Dataset section
§ §
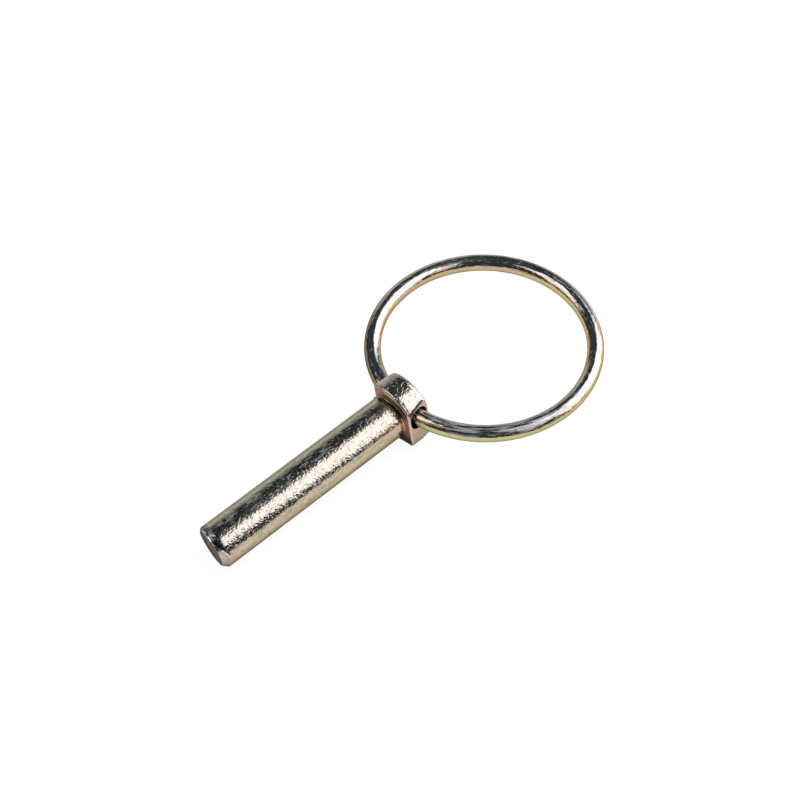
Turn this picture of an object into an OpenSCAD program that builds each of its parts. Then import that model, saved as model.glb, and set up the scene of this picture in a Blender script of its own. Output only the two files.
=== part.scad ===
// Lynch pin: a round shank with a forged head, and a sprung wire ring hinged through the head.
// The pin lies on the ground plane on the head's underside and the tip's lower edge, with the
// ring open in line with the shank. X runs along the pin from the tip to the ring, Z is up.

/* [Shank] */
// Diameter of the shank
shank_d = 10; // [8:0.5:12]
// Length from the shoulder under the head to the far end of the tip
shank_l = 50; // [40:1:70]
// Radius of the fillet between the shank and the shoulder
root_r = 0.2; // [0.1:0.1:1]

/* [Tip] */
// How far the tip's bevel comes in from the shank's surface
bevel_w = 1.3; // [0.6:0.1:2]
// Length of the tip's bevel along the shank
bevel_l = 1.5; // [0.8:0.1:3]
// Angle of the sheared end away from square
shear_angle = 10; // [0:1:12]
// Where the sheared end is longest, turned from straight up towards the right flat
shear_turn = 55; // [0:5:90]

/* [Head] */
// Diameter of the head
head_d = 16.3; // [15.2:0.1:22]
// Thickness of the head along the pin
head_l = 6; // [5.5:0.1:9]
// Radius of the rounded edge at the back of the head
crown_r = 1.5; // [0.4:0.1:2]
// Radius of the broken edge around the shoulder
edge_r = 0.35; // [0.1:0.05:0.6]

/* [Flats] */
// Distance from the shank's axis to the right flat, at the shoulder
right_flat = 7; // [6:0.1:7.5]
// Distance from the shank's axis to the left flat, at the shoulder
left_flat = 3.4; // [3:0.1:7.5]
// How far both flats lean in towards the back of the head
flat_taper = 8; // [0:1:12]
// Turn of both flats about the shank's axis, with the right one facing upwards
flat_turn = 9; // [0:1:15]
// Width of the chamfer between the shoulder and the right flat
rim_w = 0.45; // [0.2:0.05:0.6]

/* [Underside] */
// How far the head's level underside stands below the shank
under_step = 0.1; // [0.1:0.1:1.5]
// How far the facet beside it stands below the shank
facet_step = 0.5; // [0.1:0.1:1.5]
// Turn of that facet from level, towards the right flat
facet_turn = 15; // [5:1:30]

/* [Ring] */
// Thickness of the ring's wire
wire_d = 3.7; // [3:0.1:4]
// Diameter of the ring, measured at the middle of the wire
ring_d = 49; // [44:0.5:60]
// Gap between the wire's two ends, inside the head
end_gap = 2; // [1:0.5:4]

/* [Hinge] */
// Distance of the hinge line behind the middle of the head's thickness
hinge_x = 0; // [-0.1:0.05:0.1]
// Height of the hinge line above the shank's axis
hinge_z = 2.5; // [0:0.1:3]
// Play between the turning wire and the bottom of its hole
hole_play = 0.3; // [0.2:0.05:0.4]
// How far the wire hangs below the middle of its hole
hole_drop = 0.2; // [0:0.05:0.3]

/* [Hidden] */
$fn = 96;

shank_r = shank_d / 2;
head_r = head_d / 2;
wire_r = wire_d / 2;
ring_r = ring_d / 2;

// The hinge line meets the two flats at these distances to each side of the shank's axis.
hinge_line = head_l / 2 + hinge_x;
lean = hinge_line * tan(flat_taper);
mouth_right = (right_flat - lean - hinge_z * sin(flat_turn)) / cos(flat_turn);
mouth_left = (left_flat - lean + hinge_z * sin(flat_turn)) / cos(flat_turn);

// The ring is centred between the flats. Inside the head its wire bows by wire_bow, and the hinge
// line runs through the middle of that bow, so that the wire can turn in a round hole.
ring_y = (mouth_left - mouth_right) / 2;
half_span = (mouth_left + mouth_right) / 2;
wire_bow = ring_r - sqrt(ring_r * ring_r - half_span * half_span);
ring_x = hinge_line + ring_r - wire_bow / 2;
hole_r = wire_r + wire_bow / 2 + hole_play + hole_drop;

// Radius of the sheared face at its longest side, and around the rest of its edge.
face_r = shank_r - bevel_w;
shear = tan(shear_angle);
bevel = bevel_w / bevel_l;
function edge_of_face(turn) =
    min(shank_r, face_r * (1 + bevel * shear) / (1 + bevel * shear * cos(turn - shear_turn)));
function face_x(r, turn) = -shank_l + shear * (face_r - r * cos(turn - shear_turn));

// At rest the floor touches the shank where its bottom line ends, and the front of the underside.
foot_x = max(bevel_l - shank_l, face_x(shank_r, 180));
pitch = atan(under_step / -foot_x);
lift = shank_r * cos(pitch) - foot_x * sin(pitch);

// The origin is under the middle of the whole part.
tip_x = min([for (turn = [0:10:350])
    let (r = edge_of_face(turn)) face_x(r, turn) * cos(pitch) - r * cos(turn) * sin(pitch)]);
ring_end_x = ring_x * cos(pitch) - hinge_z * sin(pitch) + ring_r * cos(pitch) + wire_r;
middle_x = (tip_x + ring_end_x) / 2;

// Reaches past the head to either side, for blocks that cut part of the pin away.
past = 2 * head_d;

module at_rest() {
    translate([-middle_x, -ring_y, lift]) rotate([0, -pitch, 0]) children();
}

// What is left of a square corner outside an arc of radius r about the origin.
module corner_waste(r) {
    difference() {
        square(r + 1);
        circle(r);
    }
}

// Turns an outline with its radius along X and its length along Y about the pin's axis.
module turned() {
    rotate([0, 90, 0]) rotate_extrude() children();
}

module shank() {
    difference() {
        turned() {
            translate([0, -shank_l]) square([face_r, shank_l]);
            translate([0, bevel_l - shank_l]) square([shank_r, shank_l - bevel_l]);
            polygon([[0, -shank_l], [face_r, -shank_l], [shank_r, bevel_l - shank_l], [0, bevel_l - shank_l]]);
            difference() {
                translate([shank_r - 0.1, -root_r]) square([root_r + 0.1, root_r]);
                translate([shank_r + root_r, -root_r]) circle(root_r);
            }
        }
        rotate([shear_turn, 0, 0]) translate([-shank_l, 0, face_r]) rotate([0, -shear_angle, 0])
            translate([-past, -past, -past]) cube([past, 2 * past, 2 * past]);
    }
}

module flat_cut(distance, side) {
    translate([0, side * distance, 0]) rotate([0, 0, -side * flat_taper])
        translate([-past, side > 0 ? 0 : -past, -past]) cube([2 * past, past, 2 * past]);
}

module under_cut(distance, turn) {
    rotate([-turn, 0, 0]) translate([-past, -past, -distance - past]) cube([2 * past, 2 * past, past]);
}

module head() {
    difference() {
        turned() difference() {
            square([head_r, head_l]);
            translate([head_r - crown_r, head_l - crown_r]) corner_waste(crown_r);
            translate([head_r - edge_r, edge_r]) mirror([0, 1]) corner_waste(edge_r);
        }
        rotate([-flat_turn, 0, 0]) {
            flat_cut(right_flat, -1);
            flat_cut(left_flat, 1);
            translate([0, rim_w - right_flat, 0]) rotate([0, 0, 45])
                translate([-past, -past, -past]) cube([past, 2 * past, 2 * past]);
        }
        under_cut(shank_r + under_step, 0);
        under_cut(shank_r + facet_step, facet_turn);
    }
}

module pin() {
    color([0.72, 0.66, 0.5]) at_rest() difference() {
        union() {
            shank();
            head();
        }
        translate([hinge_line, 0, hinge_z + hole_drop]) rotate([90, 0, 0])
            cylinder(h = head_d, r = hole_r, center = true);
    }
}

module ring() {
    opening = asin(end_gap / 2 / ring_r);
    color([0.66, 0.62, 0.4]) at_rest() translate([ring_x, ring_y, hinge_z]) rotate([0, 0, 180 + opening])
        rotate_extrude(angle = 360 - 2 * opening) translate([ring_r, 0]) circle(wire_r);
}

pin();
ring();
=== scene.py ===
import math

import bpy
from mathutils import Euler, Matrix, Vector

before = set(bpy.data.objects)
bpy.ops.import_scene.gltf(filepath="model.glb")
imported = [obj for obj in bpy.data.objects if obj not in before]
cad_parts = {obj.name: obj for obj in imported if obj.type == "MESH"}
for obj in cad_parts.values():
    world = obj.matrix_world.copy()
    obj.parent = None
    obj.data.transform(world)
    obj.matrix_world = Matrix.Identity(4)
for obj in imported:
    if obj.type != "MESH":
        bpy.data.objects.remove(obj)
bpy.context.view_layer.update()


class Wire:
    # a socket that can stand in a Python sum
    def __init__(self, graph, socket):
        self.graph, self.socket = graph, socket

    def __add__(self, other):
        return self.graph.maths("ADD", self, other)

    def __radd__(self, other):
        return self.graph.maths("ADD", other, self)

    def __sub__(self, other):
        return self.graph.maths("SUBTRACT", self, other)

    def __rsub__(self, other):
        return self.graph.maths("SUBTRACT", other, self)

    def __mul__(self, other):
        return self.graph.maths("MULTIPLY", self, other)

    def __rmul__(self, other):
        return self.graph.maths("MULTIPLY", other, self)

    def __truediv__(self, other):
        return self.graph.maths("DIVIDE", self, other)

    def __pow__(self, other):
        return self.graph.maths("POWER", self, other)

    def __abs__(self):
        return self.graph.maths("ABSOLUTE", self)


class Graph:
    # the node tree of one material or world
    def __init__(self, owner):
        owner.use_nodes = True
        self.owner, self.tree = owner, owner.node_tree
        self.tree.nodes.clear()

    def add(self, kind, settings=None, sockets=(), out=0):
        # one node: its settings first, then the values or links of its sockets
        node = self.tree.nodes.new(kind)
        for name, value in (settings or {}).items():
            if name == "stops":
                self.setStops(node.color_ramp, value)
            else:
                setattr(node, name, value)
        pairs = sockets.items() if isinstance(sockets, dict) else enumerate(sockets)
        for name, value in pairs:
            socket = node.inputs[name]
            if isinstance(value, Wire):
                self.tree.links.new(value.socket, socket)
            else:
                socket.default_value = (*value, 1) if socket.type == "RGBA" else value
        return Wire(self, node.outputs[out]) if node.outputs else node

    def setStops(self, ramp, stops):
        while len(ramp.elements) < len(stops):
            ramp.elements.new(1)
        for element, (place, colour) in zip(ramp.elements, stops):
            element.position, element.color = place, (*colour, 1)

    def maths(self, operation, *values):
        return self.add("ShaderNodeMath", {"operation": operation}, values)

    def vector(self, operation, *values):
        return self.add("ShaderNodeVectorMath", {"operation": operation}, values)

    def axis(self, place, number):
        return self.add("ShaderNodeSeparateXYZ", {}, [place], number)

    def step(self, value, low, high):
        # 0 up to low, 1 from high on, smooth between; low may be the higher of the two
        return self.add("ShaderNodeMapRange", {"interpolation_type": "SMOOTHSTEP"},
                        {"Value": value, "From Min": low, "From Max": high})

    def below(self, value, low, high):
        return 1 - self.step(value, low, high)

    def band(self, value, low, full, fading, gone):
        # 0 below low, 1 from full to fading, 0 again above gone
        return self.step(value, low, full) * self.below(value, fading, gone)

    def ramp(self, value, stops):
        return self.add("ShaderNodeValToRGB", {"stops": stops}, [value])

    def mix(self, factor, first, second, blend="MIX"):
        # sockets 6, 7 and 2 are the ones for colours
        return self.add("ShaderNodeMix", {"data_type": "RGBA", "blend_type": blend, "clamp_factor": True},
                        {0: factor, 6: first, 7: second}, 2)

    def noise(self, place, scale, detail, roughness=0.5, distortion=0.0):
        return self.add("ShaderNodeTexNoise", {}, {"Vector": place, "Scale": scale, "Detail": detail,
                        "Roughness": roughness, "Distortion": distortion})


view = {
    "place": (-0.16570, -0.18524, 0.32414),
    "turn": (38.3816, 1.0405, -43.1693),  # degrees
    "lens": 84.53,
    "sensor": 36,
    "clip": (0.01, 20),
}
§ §
Task details
Output, from the data above, the lines from the line with "color([0.66, 0.62, 0.4])" to the line with "bpy.context.view_layer.update()" exactly as they stand, both ends included and nothing else.

Right answer
    color([0.66, 0.62, 0.4]) at_rest() translate([ring_x, ring_y, hinge_z]) rotate([0, 0, 180 + opening])
        rotate_extrude(angle = 360 - 2 * opening) translate([ring_r, 0]) circle(wire_r);
}

pin();
ring();
=== scene.py ===
import math

import bpy
from mathutils import Euler, Matrix, Vector

before = set(bpy.data.objects)
bpy.ops.import_scene.gltf(filepath="model.glb")
imported = [obj for obj in bpy.data.objects if obj not in before]
cad_parts = {obj.name: obj for obj in imported if obj.type == "MESH"}
for obj in cad_parts.values():
    world = obj.matrix_world.copy()
    obj.parent = None
    obj.data.transform(world)
    obj.matrix_world = Matrix.Identity(4)
for obj in imported:
    if obj.type != "MESH":
        bpy.data.objects.remove(obj)
bpy.context.view_layer.update()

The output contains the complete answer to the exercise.